Apple marks its 50th anniversary and is valued at nearly $4 trillion, currently on the 17th-generation iPhone. Former leaders credit rapid, secretive product development—Tony Fadell noted the original iPod was a nine-month project and Glenn Reid built iMovie in a small, covert team—for driving Apple's turnaround and sustained market leadership. Management discipline (Jobs' focus on saying no) and a culture that empowers small teams are highlighted as core competitive advantages.

Analysis

Apple’s discipline of ruthless prioritization and secret “skunkworks” teams is a structural competitive advantage: it concentrates R&D spend onto a handful of high-probability, high-ROI bets rather than broad product line proliferation. The second-order effect is persistent asymmetric cash flow from cyclical hardware hits that funds margin-accretive services growth — this makes Apple’s equity highly sensitive to the cadence and perceived success of a very small number of launches over 6–18 month horizons. That concentration also creates single points of failure across the supply chain and regulatory vectors.
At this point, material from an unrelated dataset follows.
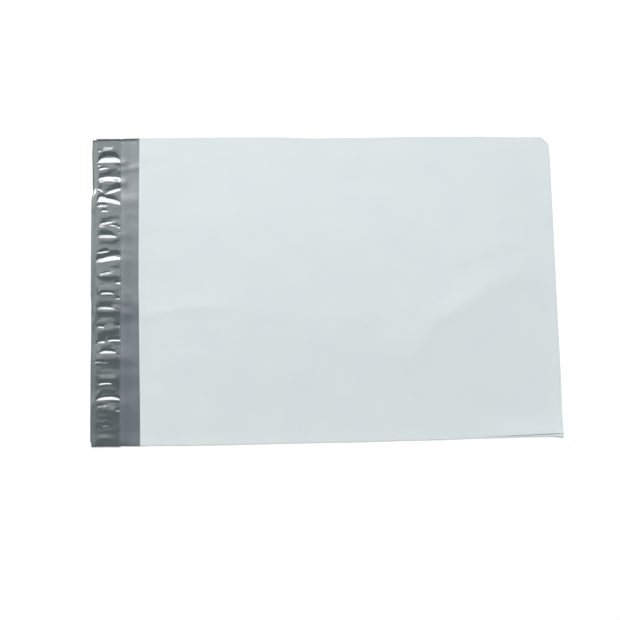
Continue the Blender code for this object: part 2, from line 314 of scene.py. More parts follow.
# How far each edge of the bag wanders off a straight line: places along it and the shifts there, in
# millimetres. Places are from the flap's outer edge or from the near side, and shifts are along +X or +Y.
FAR_EDGE = ((0.0, -1.6), (10.0, -1.6), (16.0, -1.5), (24.0, -1.4), (29.0, -0.9), (35.0, -0.75), (39.0, -0.35),
            (48.0, -0.35), (81.0, 0.05), (115.0, 0.1), (148.0, 0.2), (181.0, -0.9), (214.0, -0.6),
            (265.0, -0.05), (322.0, 0.1), (342.0, -0.5), (372.0, -0.65))
NEAR_EDGE = ((0.0, 0.4), (6.0, 0.5), (13.0, 0.4), (20.0, 0.25), (30.0, -0.1), (37.0, -0.2), (48.0, 0.0),
             (81.0, -0.5), (115.0, -0.65), (148.0, -0.5), (214.0, -0.6), (247.0, -0.45), (281.0, -0.35),
             (313.0, 0.1), (346.0, 0.2), (379.0, 0.15))
OUTER_EDGE = ((0.0, 0.9), (2.0, 0.9), (4.5, 0.1), (60.0, 0.15), (78.0, 0.45), (113.0, 0.45),
              (121.0, 0.0), (197.0, 0.0), (200.0, 0.3), (204.0, 1.3), (211.0, 0.8), (227.0, 0.6),
              (237.0, 0.4), (250.0, 0.7))
FOLD_EDGE = ((0.0, 0.0), (20.0, 0.1), (45.0, 0.5), (125.0, 0.45), (200.0, 0.6), (232.0, 0.6),
             (243.0, 0.1))
MOUTH_EDGE = ((0.0, 0.2), (36.0, 0.3), (68.0, 0.15), (108.0, 0.0), (128.0, -0.35), (195.0, -0.35),
              (244.0, -0.5))

# How far in from the long edges, the outer edge and the fold these shifts fade out, and how far
# from the fold the far corner's cut starts. The mouth's shifts fade out with its bow.
LONG_EDGE_REACH = 0.024
OUTER_EDGE_REACH = 0.003
FOLD_EDGE_REACH = 0.020
CUT_REACH = 0.020

# The outer margin of flap and liner stands back at its far end: by how much, how far before the
# adhesive and over what length that step comes, and how far in from the far edge it fades out
MARGIN_STEP = 0.0008
MARGIN_STEP_START = 0.0002
MARGIN_STEP_RUN = 0.0008
MARGIN_STEP_REACH = 0.012

# How finely the sheets and the stripe are meshed. The film is finer by the mouth, the fold and the
# welds, and has a row on each side of the liner's inner edge, where its rib starts.
MOUTH_STRETCH = 0.006
MOUTH_SPACING = 0.0010
FOLD_STRETCH = 0.012
FOLD_SPACING = 0.0012
FOLD_TURNS = 8
PANEL_SPACING = 0.0036
UNDER_LINER_SPACING = 0.0013
BESIDE_LINER_SPACING = 0.0012
RIB_FOOT = 0.00003
RIB_TOP = 0.00002
WELD_STRETCH = 0.006
WELD_SPACING = 0.0012
COLUMN_SPACING = 0.0018
LINER_MARGIN_SPACING = 0.0005
LINER_BAND_SPACING = 0.0004
LINER_ROW_SPACING = 0.00034
GLUE_ROW_SPACING = 0.0020
GLUE_COLUMN_SPACING = 0.0025

# The angle between two faces, in degrees, past which their edge stays sharp
FILM_SHARP = 40.0
LINER_SHARP = 55.0
GLUE_SHARP = 50.0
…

With advanced-node fabs and assembly lines concentrated geographically, a supply shock or an export-control escalation could compress gross margins quickly; conversely, suppliers with tight technical integration (foundries, RF front-end vendors) get outsized booking visibility and should trade with lower idiosyncratic execution risk over quarters. Near-term catalysts are clear: WWDC (June) and the September product window — both are binary demand-shaping events that investors underprice for realized volatility. Medium-term catalysts include AR/AI hardware proof points and services monetization; a failure to demonstrate step-change product demand on either front would be a plausible trigger for a >10–20% multiple re-rating within 6–24 months. The consensus celebrates Apple’s culture as perpetual alpha, but it understates that cultural advantages are path-dependent and fragile: scaling “pirate” teams into mass-market products often increases complexity and dilutes focus. That makes event-driven, hedged exposure superior to outright long conviction at peak multiples.